Your objective: Every line in the data below from the one containing "its slanted plane." down to the one containing "bpy.context.scene.collection.objects.link(empty)", both included, must be retyped exactly; no other line is to appear.

+-------+

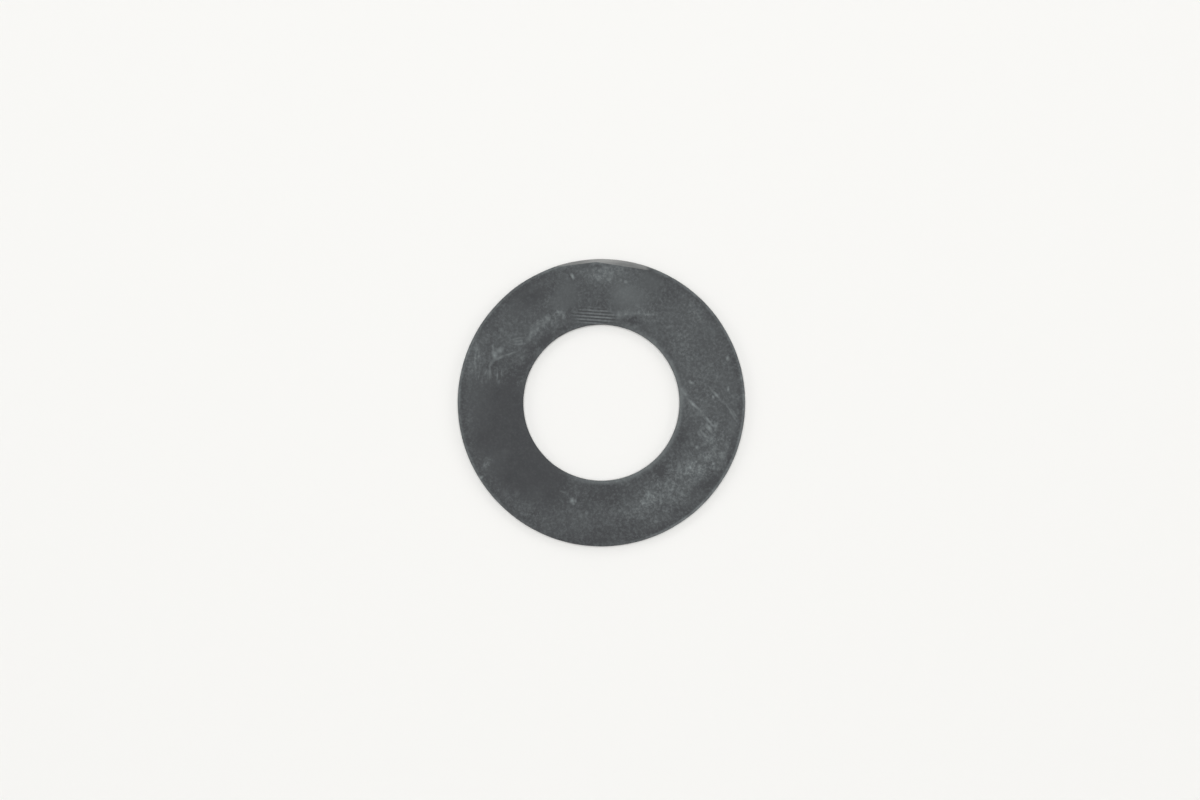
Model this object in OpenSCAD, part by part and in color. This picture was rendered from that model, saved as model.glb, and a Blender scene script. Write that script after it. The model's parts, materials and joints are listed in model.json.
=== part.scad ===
// Flat rubber washer, moulded in one piece.
// It lies on its underside at Z = 0, with the axis of its hole on Z.
// The upper edges of the ring are rounded, as a mould cavity leaves them. The lower edges, where the
// mould closed, are nearly sharp. Two slanted flats lie side by side on the rim's upper edge, where
// the moulding was pared with a knife.

/* [Ring] */
// Diameter over the rim
outer_d = 40.9; // [34:0.1:60]
// Diameter of the hole
bore_d = 22.2; // [10:0.1:28]
// Thickness between the two flat faces
thickness = 1.6; // [1.2:0.1:3.2]

/* [Edges] */
// Radius of the rim's upper edge
rim_edge_r = 0.4; // [0.1:0.05:0.6]
// Radius of the hole's upper edge
bore_edge_r = 0.55; // [0.1:0.05:0.6]
// Radius of both edges of the underside
lower_edge_r = 0.15; // [0.05:0.05:0.3]

/* [Wide pared flat] */
// Where the wide flat lies round the rim, in degrees from +X
wide_flat_at = 81; // [0:1:359]
// How far the wide flat reaches in from the rim on the upper face
wide_flat_w = 0.8; // [0.5:0.05:1.2]
// Fall of the wide flat from the upper face, in degrees
wide_flat_slope = 35; // [20:1:40]

/* [Narrow pared flat] */
// Where the narrow flat lies round the rim, in degrees from +X
narrow_flat_at = 97; // [0:1:359]
// How far the narrow flat reaches in from the rim on the upper face
narrow_flat_w = 0.5; // [0.3:0.05:0.7]
// Fall of the narrow flat from the upper face, in degrees
narrow_flat_slope = 52; // [40:1:55]

/* [Hidden] */
$fn = 180;
outer_r = outer_d / 2;
bore_r = bore_d / 2;

// What rounding a corner takes away: the tip of a square outside a quarter circle.
// The corner lies at the origin and points along +X and +Y.
module rounding(r) {
    translate([-r, -r])
        difference() {
            square(r);
            circle(r);
        }
}

// Section through one side of the ring, with the hole to its left and the upper face on top.
module ring_section() {
    difference() {
        translate([bore_r, 0])
            square([outer_r - bore_r, thickness]);
        translate([outer_r, thickness])
            rounding(rim_edge_r);
        translate([bore_r, thickness])
            mirror([1, 0])
                rounding(bore_edge_r);
        translate([outer_r, 0])
            mirror([0, 1])
                rounding(lower_edge_r);
        translate([bore_r, 0])
            rotate(180)
                rounding(lower_edge_r);
    }
}

// What one stroke of the knife takes off the rim: all that lies above its slanted plane.
// The plane cuts the upper face at the distance w from the rim.
module paring(at, w, slope) {
    rotate(at)
        translate([outer_r - w, 0, thickness])
            rotate([0, slope, 0])
                translate([0, -outer_r, 0])
                    cube([2 * w, outer_d, thickness]);
}

module rubber_washer() {
    color([0.34, 0.35, 0.355])
        difference() {
            rotate_extrude()
                ring_section();
            paring(wide_flat_at, wide_flat_w, wide_flat_slope);
            paring(narrow_flat_at, narrow_flat_w, narrow_flat_slope);
        }
}

rubber_washer();
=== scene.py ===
"""A flat moulded rubber washer, dusty and scuffed, lying on a pale floor and seen from straight above."""

import json
import math

import bpy
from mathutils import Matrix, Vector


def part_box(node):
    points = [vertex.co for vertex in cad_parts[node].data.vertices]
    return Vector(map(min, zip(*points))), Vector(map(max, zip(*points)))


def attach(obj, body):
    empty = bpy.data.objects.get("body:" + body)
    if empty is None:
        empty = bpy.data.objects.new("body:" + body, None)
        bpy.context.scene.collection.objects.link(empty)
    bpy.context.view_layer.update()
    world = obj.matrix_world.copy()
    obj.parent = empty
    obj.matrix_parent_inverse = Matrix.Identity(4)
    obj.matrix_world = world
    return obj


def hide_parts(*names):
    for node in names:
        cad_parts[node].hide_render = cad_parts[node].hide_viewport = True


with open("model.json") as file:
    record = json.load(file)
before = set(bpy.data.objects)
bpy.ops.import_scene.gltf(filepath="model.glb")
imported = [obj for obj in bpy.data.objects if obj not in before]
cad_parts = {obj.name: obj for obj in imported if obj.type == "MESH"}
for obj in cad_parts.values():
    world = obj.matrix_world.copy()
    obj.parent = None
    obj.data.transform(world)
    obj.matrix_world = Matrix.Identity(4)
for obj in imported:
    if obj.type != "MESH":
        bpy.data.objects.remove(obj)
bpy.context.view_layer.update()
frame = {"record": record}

MM = 0.001

# The ring, in metres. Its outside comes from the frame, and its hole from the mount that states it.
ring_low, ring_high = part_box("rubber_washer")
bore = next(mount for mount in frame["record"]["mounts"] if mount["name"] == "bore")
OUTER_R = (ring_high.x - ring_low.x) / 2
HOLE_R = bore["dims"]["r_mm"] * MM
THICKNESS = ring_high.z
RIM_EDGE_R = 0.4 * MM
HOLE_EDGE_R = 0.55 * MM
LOWER_EDGE_R = 0.15 * MM

# The two flats pared off the rim: where each lies in degrees from +X, how far it reaches in from the
# rim, and how far it falls from the upper face, in degrees.
WIDE_FLAT = {"at": 81, "reach": 0.8 * MM, "fall": 35}
NARROW_FLAT = {"at": 97, "reach": 0.5 * MM, "fall": 52}

# How finely the ring is meshed.
STEPS_ROUND = 720
UPPER_EDGE_STEPS = 9
LOWER_EDGE_STEPS = 4
FACE_STEP = 0.2 * MM
UNDERSIDE_STEP = 0.6 * MM

# The skin of the moulding sinks in by up to this much, in soft lumps of about this size.
UNEVENNESS = 0.03 * MM
LUMPS = {"size": 4.5 * MM, "detail": 2.0, "roughness": 0.5, "seed": 3.7, "low": 0.3, "high": 0.7}


class Value:
    """An output of a node. Sums and products of such values add the Math nodes that work them out."""

    def __init__(self, bench, socket):
        self.bench = bench
        self.socket = socket

    def math(self, operation, *others):
        return self.bench.add("ShaderNodeMath", {"operation": operation}, [self, *others])

    def output(self, name):
        """Another output of the same node."""
        return Value(self.bench, self.socket.node.outputs[name])

    def __add__(self, other):
        return self.math("ADD", other)

    def __sub__(self, other):
        return self.math("SUBTRACT", other)

    def __rsub__(self, other):
        return self.bench.add("ShaderNodeMath", {"operation": "SUBTRACT"}, [other, self])

    def __mul__(self, other):
        return self.math("MULTIPLY", other)

    def __truediv__(self, other):
        return self.math("DIVIDE", other)

    def __mod__(self, other):
        return self.math("MODULO", other)

    def __gt__(self, other):
        return self.math("GREATER_THAN", other)

    def __lt__(self, other):
        return self.math("LESS_THAN", other)

    __radd__ = __add__
    __rmul__ = __mul__


class Bench:
    """A node tree being built."""

    def __init__(self, tree):
        self.tree = tree

    def add(self, kind, settings=None, values=(), output=0):
        """Adds a node with its settings, then its inputs by order or by name, and gives one output."""
        node = self.tree.nodes.new(kind)
        for name, setting in (settings or {}).items():
            setattr(node, name, setting)
        pairs = values.items() if isinstance(values, dict) else enumerate(values)
        for key, value in pairs:
            if isinstance(value, Value):
                self.tree.links.new(value.socket, node.inputs[key])
            else:
                node.inputs[key].default_value = value
        return Value(self, node.outputs[output]) if node.outputs else None

    def vector(self, operation, *values):
        """A Vector Math node that gives a vector."""
        return self.add("ShaderNodeVectorMath", {"operation": operation}, values)

    def measure(self, operation, *vectors):
        """A Vector Math node that gives a number."""
        return self.add("ShaderNodeVectorMath", {"operation": operation}, vectors, "Value")

    def scaled(self, vector, factor):
        return self.add("ShaderNodeVectorMath", {"operation": "SCALE"}, {"Vector": vector, "Scale": factor})

    def xyz(self, x, y, z):
        return self.add("ShaderNodeCombineXYZ", values=[x, y, z])

    def along(self, axis, vector):
        """One of the vector's three parts: X, Y or Z."""
        return self.add("ShaderNodeSeparateXYZ", values=[vector], output=axis)

    def ease(self, value, low, high):
        """Rises smoothly from 0 at low to 1 at high, or falls if low is the larger."""
        return self.add(
            "ShaderNodeMapRange", {"interpolation_type": "SMOOTHSTEP"},
            {"Value": value, "From Min": low, "From Max": high},
        )

    def noise(self, place, size, detail, roughness, seed):
        """Smooth noise from 0 to 1 whose lumps are about size across, in the units of place."""
        return self.add(
            "ShaderNodeTexNoise", {"noise_dimensions": "4D"},
            {"Vector": place, "W": seed, "Scale": 1 / size, "Detail": detail, "Roughness": roughness},
        )

    def texture(self, place, low, high, **kind):
        """Patchy noise: 0 where the noise is under low, and 1 where it is over high."""
        return self.ease(self.noise(place, **kind), low, high)

    def mixed(self, share, first, second):
        """A colour between the first, where share is 0 or less, and the second, where it is 1 or more."""
        settings = {"data_type": "RGBA", "clamp_factor": True}
        # A Mix node takes colours at its inputs 6 and 7, and gives one at its output 2.
        return self.add("ShaderNodeMix", settings, {0: share, 6: first, 7: second}, 2)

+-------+

Written reply:
// What one stroke of the knife takes off the rim: all that lies above its slanted plane.
// The plane cuts the upper face at the distance w from the rim.
module paring(at, w, slope) {
    rotate(at)
        translate([outer_r - w, 0, thickness])
            rotate([0, slope, 0])
                translate([0, -outer_r, 0])
                    cube([2 * w, outer_d, thickness]);
}

module rubber_washer() {
    color([0.34, 0.35, 0.355])
        difference() {
            rotate_extrude()
                ring_section();
            paring(wide_flat_at, wide_flat_w, wide_flat_slope);
            paring(narrow_flat_at, narrow_flat_w, narrow_flat_slope);
        }
}

rubber_washer();
=== scene.py ===
"""A flat moulded rubber washer, dusty and scuffed, lying on a pale floor and seen from straight above."""

import json
import math

import bpy
from mathutils import Matrix, Vector


def part_box(node):
    points = [vertex.co for vertex in cad_parts[node].data.vertices]
    return Vector(map(min, zip(*points))), Vector(map(max, zip(*points)))


def attach(obj, body):
    empty = bpy.data.objects.get("body:" + body)
    if empty is None:
        empty = bpy.data.objects.new("body:" + body, None)
        bpy.context.scene.collection.objects.link(empty)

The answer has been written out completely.